25 mayo 2007

Miyazaki y toda su troupe


Chihiro cruzó aquel túnel, se hizo de noche, sus padres se convirtieron en cerdos y nada volvió a ser lo mismo. Si alguien ha sabido transportarnos más allá de lo mismo es este japonés bajito con cara de no haber roto nunca un plato y toda su pléyade de colaboradores, entre los cuales ha de haber, sin duda, un dios oriental venido a menos y cinco o seis criaturas sin nombre. No se explica de otro modo tanta habilidad para crear atmósferas inolvidables, capaces de saltarse a la torera barreras culturales y kilométricas y hacernos vivir dentro de ellas las más fantásticas historias que nunca nos atrevimos a imaginar.

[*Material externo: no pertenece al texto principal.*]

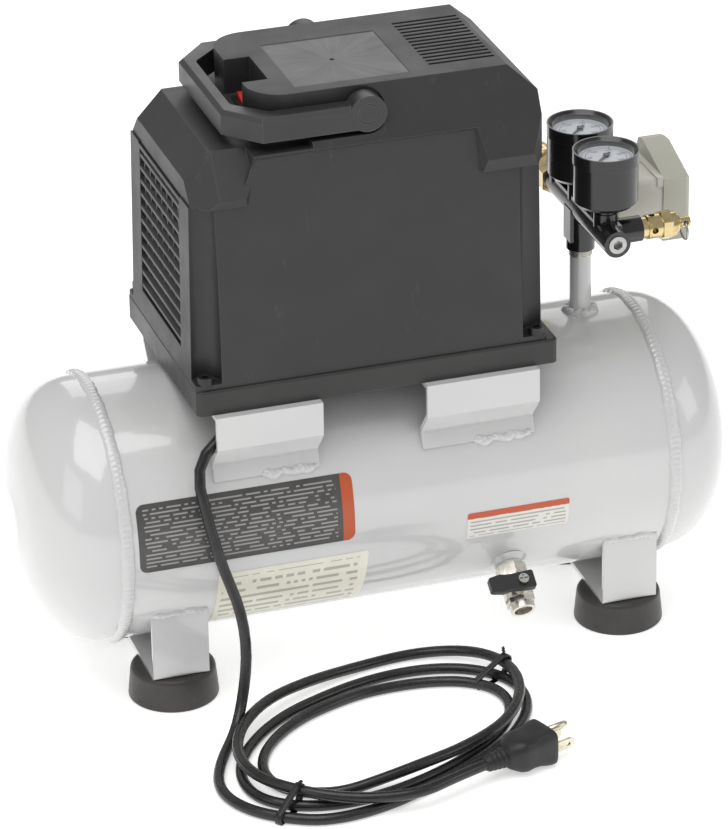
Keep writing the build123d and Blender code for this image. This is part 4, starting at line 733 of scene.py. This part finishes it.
# ---------------------------------------------------------------- gauge dials
DIAL_SWEEP = 270.0
DIAL_STEPS = 50
for place, y in GAUGES:
    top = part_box(f"gauge_{place}_dial")[1].z + 0.00012
    centre = Vector((RISER[0] * MM, at(0, y, 0).y, top))
    marks = bmesh.new()

    def mark(angle, r0, r1, wide):
        """One radial stroke of the printed scale."""
        a = math.radians(angle)
        out = Vector((math.cos(a), math.sin(a), 0))
        across = Vector((-out.y, out.x, 0)) * (wide / 2 * MM)
        start, end = centre + out * (r0 * MM), centre + out * (r1 * MM)
        corners = [start - across, end - across, end + across, start + across]
        marks.faces.new([marks.verts.new(c) for c in corners])

    for i in range(DIAL_STEPS + 1):
        angle = 225.0 - DIAL_SWEEP * i / DIAL_STEPS
        long = i % 10 == 0
        mark(angle, 13.0 if long else 14.2, 15.6, 0.55 if long else 0.25)
    for i in range(90):
        angle = 225.0 - DIAL_SWEEP * i / 90
        mark(angle - 1.5, 12.3, 12.6, 0.7)
    mesh = bpy.data.meshes.new(f"gauge_{place}_marks")
    marks.to_mesh(mesh)
    marks.free()
    piece(f"gauge_{place}_marks", mesh, PRINT)
    for i, number in enumerate(("0", "50", "100", "150", "200", "250")):
        a = math.radians(225.0 - DIAL_SWEEP * i / 5)
        text = bpy.data.curves.new(f"gauge_{place}_number_{i}", "FONT")
        text.body = number
        text.size = 3.0 * MM
        text.align_x = "CENTER"
        text.align_y = "CENTER"
        holder = bpy.data.objects.new("number", text)
        glyphs = bpy.data.meshes.new_from_object(holder)
        bpy.data.objects.remove(holder)
        glyphs.transform(Matrix.Translation(centre + Vector((math.cos(a), math.sin(a), 0)) * (9.9 * MM)))
        piece(f"gauge_{place}_number_{i}", glyphs, PRINT)

# ---------------------------------------------------------------- stage, lights, camera
floor_mesh = bpy.data.meshes.new("floor")
FLOOR_HALF = 9.0
floor_corners = [(-FLOOR_HALF, -FLOOR_HALF), (FLOOR_HALF, -FLOOR_HALF), (FLOOR_HALF, FLOOR_HALF),
    (-FLOOR_HALF, FLOOR_HALF)]
floor_mesh.from_pydata([(x, y, 0) for x, y in floor_corners], [], [(0, 1, 2, 3)])
floor = bpy.data.objects.new("floor", floor_mesh)
bpy.context.scene.collection.objects.link(floor)
floor_shader = Shader("floor_paper", 0.75, specular=0.2)
floor_shader.set("Base Color", (0.93, 0.93, 0.93, 1.0))
floor_shader.set("Emission Color", (1.0, 0.995, 0.985, 1.0))
floor_shader.set("Emission Strength", 0.5)
floor_mesh.materials.append(floor_shader.material)

world = bpy.data.worlds.new("studio")
bpy.context.scene.world = world
world.use_nodes = True
world.node_tree.nodes["Background"].inputs["Color"].default_value = (1.0, 1.0, 1.0, 1.0)
world.node_tree.nodes["Background"].inputs["Strength"].default_value = 0.42

AIM = at(0, 0, 150)  # what the lamps face
for name, place, size, power in (
    ("key_top", (-0.5, -0.5, 2.2), 1.8, 24.0),
    ("fill_left", (-2.2, -0.9, 1.1), 1.4, 5.0),
    ("fill_right", (1.9, -1.5, 1.3), 1.2, 6.0),
    ("rim_back", (0.6, 2.2, 1.5), 1.6, 9.0),
):
    light = bpy.data.lights.new(name, "AREA")
    light.shape = "SQUARE"
    light.size = size
    light.energy = power
    lamp = bpy.data.objects.new(name, light)
    lamp.location = place
    lamp.rotation_euler = (AIM - Vector(place)).to_track_quat("-Z", "Y").to_euler()
    bpy.context.scene.collection.objects.link(lamp)

CAMERA_AZIMUTH = math.radians(-17.68)
CAMERA_HEIGHT = math.radians(26.17)
CAMERA_ROLL = math.radians(-0.92)
CAMERA_FAR = 2.9196
CAMERA_AIM = at(0, 0, 142.5)
FOCAL_PX = 4723.93
LONG_SIDE_PX = 829.0
SENSOR = 36.0
level = math.cos(CAMERA_HEIGHT)
back = Vector((
    math.sin(CAMERA_AZIMUTH) * level, -math.cos(CAMERA_AZIMUTH) * level, math.sin(CAMERA_HEIGHT),
))
right = UP.cross(back).normalized()
upward = back.cross(right)
rolled_right = right * math.cos(CAMERA_ROLL) + upward * math.sin(CAMERA_ROLL)
rolled_up = upward * math.cos(CAMERA_ROLL) - right * math.sin(CAMERA_ROLL)
lens = bpy.data.cameras.new("camera")
lens.sensor_width = SENSOR
lens.lens = FOCAL_PX / LONG_SIDE_PX * SENSOR
lens.clip_start, lens.clip_end = 0.1, 50.0
camera = bpy.data.objects.new("camera", lens)
facing = Matrix((rolled_right, rolled_up, back)).transposed().to_4x4()
camera.matrix_world = Matrix.Translation(CAMERA_AIM + back * CAMERA_FAR) @ facing
bpy.context.scene.collection.objects.link(camera)
bpy.context.scene.camera = camera
bpy.context.scene.view_settings.view_transform = "Standard"
bpy.context.scene.view_settings.look = "None"
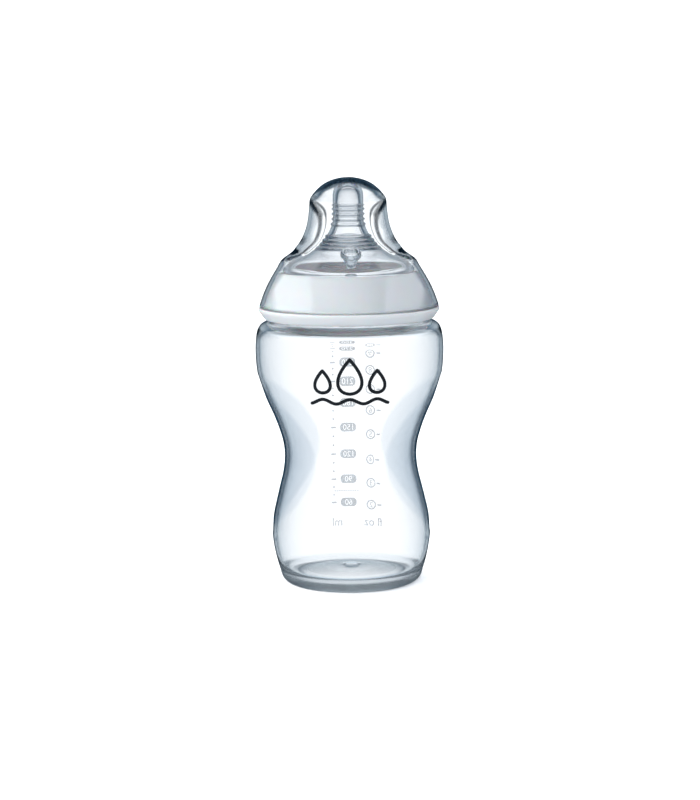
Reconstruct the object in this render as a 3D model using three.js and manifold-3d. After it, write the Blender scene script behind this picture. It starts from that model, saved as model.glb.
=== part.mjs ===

Apreciar su obra antes y dentro de los estudios Ghibli hace tiempo que dejó de ser un gusto especial de sibarita, una extravagancia original del espectador avispado. Está entre nosotros desde siempre, claro, sólo que no lo sabíamos con nombres y apellidos. Hoy por hoy son los nombres y apellidos de la mejor animación que uno pueda echarse a los ojos, unos ojos desgastados por ver siempre lo mismo. Si alguien pasa por aquí de refilón y advierte que le falta este autor entre sus preferidos hacedme caso, dadle una oportunidad a su pródiga producción, Totoro es una buena manera de empezar. Y después Porco, por qué no, la poesía más evidente de todas, y la mejor manera que se me ocurre de cerrar el relato con un cerdo aviador de la primera guerra mundial.

El dibujo es un homenaje hecho para una versión o viceversa, y para algún otro uso posiblemente. Y porque hay temas que sólo por tocarlos engrandecen al mensajero.